Kaum zu glauben, dass dieses Engagement für die Umwelt eigentlich ein Großstadt-Import ist. „Ich war Berlinerin bis 1966“, verrät Renate Neuhaus. Wenn man es weiß, hört man es sogar noch ein wenig heraus. Der Weg ins Ruhrtal Schwerte war verschlungen.
Nach einer Ausbildung bei Autoveri zog es die Berlinerin zunächst in die Buchhaltung von Air Kanada am Frankfurter Flughafen. Ziel war eigentlich irgendwann einmal Hamburg. Doch dann kam jenes Vogelkundlertreffen in Wilhelmshaven, das alles verändern sollte. An dem Wochenende trat der Schwerter Franz-Dieter Neuhaus in ihr Leben.
Es muss sofort gefunkt haben. Die junge Frau schickte ein Fotoalbum mit Naturbildern aus Nordeuropa auf die Schwerterheide – und erhielt postwendend einen dicken Brief mit Botanik-Dias zurück. Sechs Monate lang führte das Paar eine Wochenend-Beziehung, bis Renate Neuhaus im April 1973 mit ins Haus der späteren Schwiegereltern an der Ostberger Straße einzog.
Weil die das Naturfreundehaus an der Waldstraße mitgebaut hatten, wurde sie zunächst auch dort aktiv und organisierte Touren zu den Frühlingsblumen. Doch irgendwie gab es zu wenig Programm in dem Verein.
Kröten in der Badewanne
Ganz anders legte die Agon los, die Renate Neubaus 1979 mit gründete: „Die war interessanter als die Naturfreunde, weil die sich richtig um die Natur kümmerte. Ich bin ganz fest in der Agon drin seitdem.“ Das führte auch zu kuriosen Situationen. Als die Volkshochschule einmal Fotos vom Krötenschutz machen wollte, brachte Ehemann Franz-Dieter Neubaus drei Eimer Kröten mit nach Hause, die quakend in der Badewanne übernachteten, um am Morgen am Gehrenbachsee vor den Kameras freigelassen zu werden.

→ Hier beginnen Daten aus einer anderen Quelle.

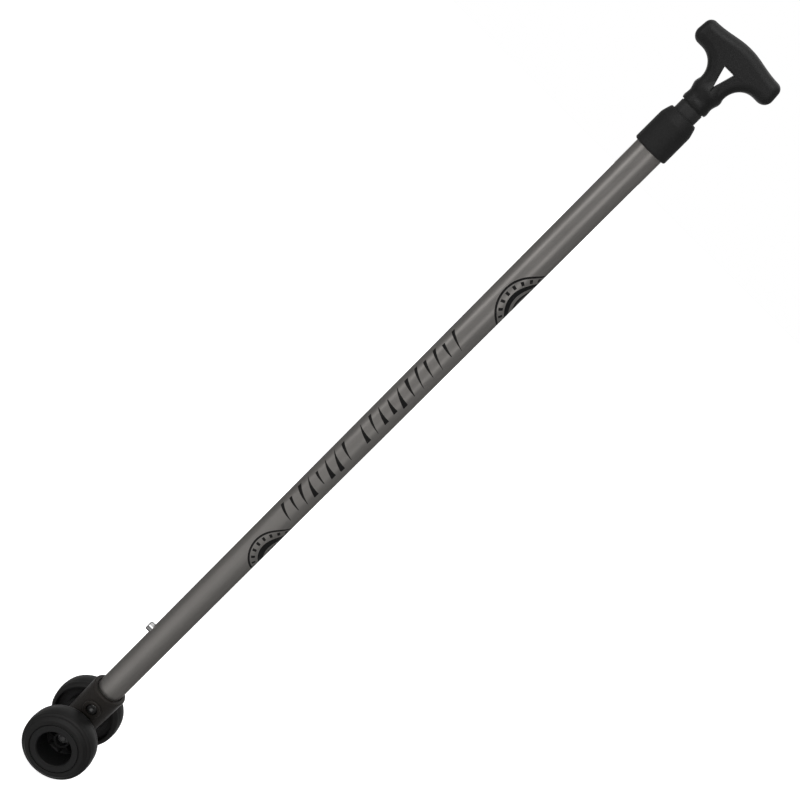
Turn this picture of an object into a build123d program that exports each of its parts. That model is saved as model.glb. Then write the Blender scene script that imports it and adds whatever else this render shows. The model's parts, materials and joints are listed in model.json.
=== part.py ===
"""Telescoping stick with a T-shaped palm grip, a twist-lock collar and a two-wheeled foot.

Millimetres, +Z up. The origin is on the floor under the stick's axis.
The wheel axle lies along Y, the grip's bar along X, and the snap button points to -X.
"""
from build123d import *
import os

os.makedirs("parts", exist_ok=True)

# Heights along the stick
AXLE_Z = 47.0            # axle above the floor, which is also the wheel radius
LINER_Z = 82.0           # bottom of the liner tube, on the floor of the yoke's socket
YOKE_BOLT_Z = 100.5
TUBE_Z = 110.0           # bottom of the main tube, on the step in the yoke's socket
YOKE_TOP_Z = 124.0
BUTTON_Z = 230.0
LINER_TOP_Z = 245.0
UPPER_TUBE_Z = 400.0     # bottom of the upper tube when it is pushed in
COLLAR_Z = 1058.0
TUBE_TOP_Z = 1080.0
COLLAR_TOP_Z = 1107.0
GRIP_Z = 1120.0          # bottom face of the grip

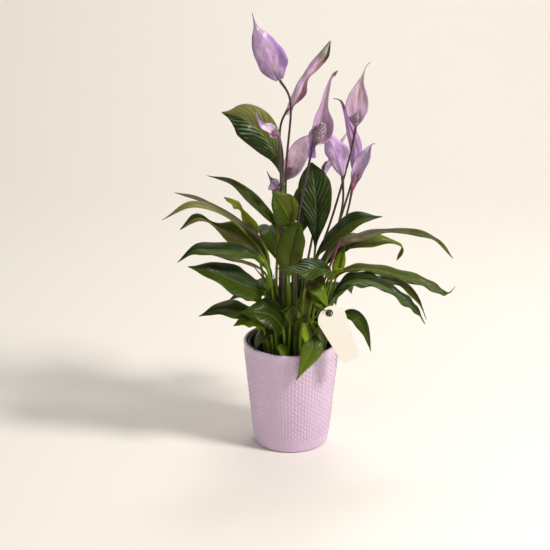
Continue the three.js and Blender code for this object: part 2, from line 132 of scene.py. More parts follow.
class PotSettings(bpy.types.PropertyGroup):
    base_radius: length_setting("Base radius", "Outer radius at the foot", 0.052)
    wall: length_setting("Wall", "Thickness of the glazed wall", 0.004)
    floor: length_setting("Floor", "Thickness of the glazed floor", 0.006)
    foot_round: length_setting("Foot round", "Round where the wall meets the base", 0.005)
    columns: count_setting("Stud columns", "Columns of studs round the pot", 80, least=12)
    rows: count_setting("Stud rows", "Staggered rows of studs up the wall", 36)
    band_bottom: length_setting("Lower band", "Smooth glaze below the studs", 0.017)
    band_top: length_setting("Upper band", "Smooth glaze above the studs", 0.011)
    stud_height: length_setting("Stud height", "How far a stud stands out of the wall", 0.001)
    glaze: colour_setting("Glaze", "Colour of the satin glaze", paint(214, 187, 214))


class SoilSettings(bpy.types.PropertyGroup):
    plastic: colour_setting("Plastic", "Colour of the grower's pot", paint(26, 24, 26))
    liner_wall: length_setting("Liner wall", "Thickness of the grower's pot", 0.0012)
    liner_rim: length_setting("Liner rim", "Width of its rolled rim", 0.0022)
    liner_rim_depth: length_setting("Rim depth", "Depth of its rolled rim", 0.005)
    drain_holes: count_setting("Drain holes", "Holes in the floor of the grower's pot", 6, least=1)
    peat: colour_setting("Peat", "Colour of the potting soil", paint(40, 29, 22))
    crumbs: count_setting("Crumbs", "Loose crumbs on the soil", 900, least=1)


class LeafSettings(bpy.types.PropertyGroup):
    stalk_radius: length_setting("Stalk", "Radius of a leaf stalk", 0.0016)
    foot_radius: length_setting("Stalk foot", "Radius of a leaf stalk at the soil", 0.0021)
    blade_half: length_setting("Blade", "Half the thickness of a blade", 0.00035)
    around: count_setting("Points around", "Mesh points around a leaf", 44, least=8)
    stations: count_setting("Stations", "Mesh rings along a blade", 90, least=8)
    veins: FloatProperty(name="Veins", description="Side veins on each half of a blade", default=11.0)
    sweep: FloatProperty(name="Sweep", description="How far a side vein runs towards the tip", default=0.36)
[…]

Ein Leben ohne Agon – das kann sich Renate Neuhaus immer noch nicht vorstellen, auch wenn sie im Alter von 82 Jahren die Krötenschutzaktion jetzt an Claudia Weigel weitergegeben hat. „Ich bin sehr froh, dass sie das macht“, sagt sie. Denn ihr Lebenswerk wisse sie in guten Händen.